As always, the bus was a sell-out, but I had somehow scored a front row seat, the only one on the entire with a lot of space ahead of it. I was in heaven. I stretched out my legs and relaxed. Then they started letting other people on, and these people sat or stood in the narrow aisle. We were about twenty people over-capacity when they let on a family of two women, three young children, and a man. The man and one of the women had to sit in the driver's cabin, while the other woman and three children sat in the once-luxurious space ahead of me. While they sat, my place was crammed, but tolerable. However, the ride was an overnight, and as they all stretched out to sleep, my left leg was desperately pinned under my chair by all three of the kids, two of whom were using my shoes as pillows.
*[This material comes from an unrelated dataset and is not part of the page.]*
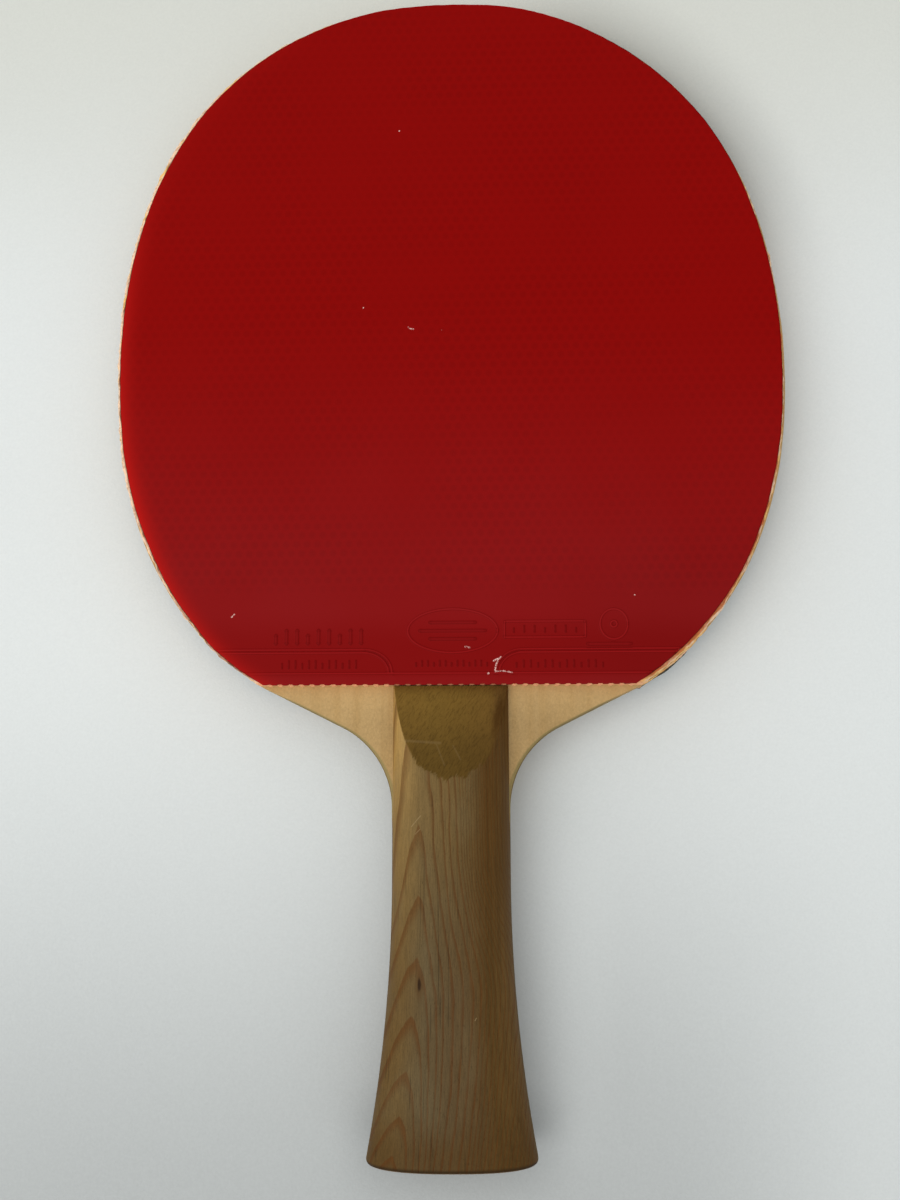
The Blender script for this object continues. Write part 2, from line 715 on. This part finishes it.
class Paint:
    """A material in the making, with its place in mm and a few ready nodes."""

    def __init__(self, name):
        self.material = bpy.data.materials.new(name)
        self.material.use_nodes = True
        self.tree = self.material.node_tree
        self.shader = self.tree.nodes["Principled BSDF"]
        x, y, z = parts(self.tree, self.tree.nodes.new("ShaderNodeTexCoord").outputs["Object"])
        self.x = x / MM
        self.y = (y - EDGE_Y) / MM
        self.z = (z - MIDDLE_Z) / MM
        self.place = (self.x, self.y, self.z)

    def noise(self, stretch, detail=2.0, roughness=0.5, offset=0.0, at=None):
        """Noise from 0 to 1. stretch is the waves' length in mm along x, y and z."""
        x, y, z = at or self.place
        joined = self.tree.nodes.new("ShaderNodeCombineXYZ")
        for slot, part, wave in zip(joined.inputs, (x, y, z), stretch):
            plug(self.tree, part / wave + offset, slot)
        made = self.tree.nodes.new("ShaderNodeTexNoise")
        self.tree.links.new(joined.outputs[0], made.inputs["Vector"])
        made.inputs["Scale"].default_value = 1.0
        made.inputs["Detail"].default_value = detail
        made.inputs["Roughness"].default_value = roughness
        return Wire(self.tree, made.outputs[0])

    def value(self, name):
        made = self.tree.nodes.new("ShaderNodeAttribute")
        made.attribute_name = name
        return Wire(self.tree, made.outputs["Fac"])

    def mix(self, share, first, second):
        made = self.tree.nodes.new("ShaderNodeMix")
        made.data_type = "RGBA"
        plug(self.tree, share, made.inputs[0])
        plug(self.tree, first, made.inputs[6])
        plug(self.tree, second, made.inputs[7])
        return made.outputs[2]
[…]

It was impossible to move more than two to three inches in fourteen hours, and as the kids sprawled out and rested happily, I had no choice but to keep my legs where they were for the duration of the ride, thereby completely disintegrating any hopes of I had of sleeping while on the road. Then they let more people on. These newcomers couldn't even get into the bus, because when they tried to open the door, they kept crushing it against the head of the baby sleeping in front. Now, to me, when a door is jammed shut by the screaming head of a baby, that is usually a good watermark that no more people should be on the bus. I, however, wasn't driving the bus, and another dozen people hopped aboard.

At 2:30 am, my leg cramped up.

At 3:15 am, we were delayed by a man chasing his bull down the road, kind of like watching Pamplona in reverse.

At 4:30 am, we suffered the obligatory engine failure that these rides always offer, free of charge.

At 5:00 am, the babies on board started a cacophonous choir of wailing for about twenty minutes.

At 5:30 am, the rooster that was brought aboard the bus started crowing at maximum volume.

At 11:30 am, 18 hours after leaving Santa Cruz, we arrived in Sucre.

Again, it was an experience that was comical, and more so in rose-coloured retrospect, but, I repeat, I love Sucre. I arrived feeling beaten and haggard, and looking worse. I took my first hot shower here in 7 weeks of travelling, a blessing for which I, and the nation of people who I travel beside, are eternally grateful. Now if only I could afford a few "Maximum 30" signs to be planted before future rides, I will be one happy camper.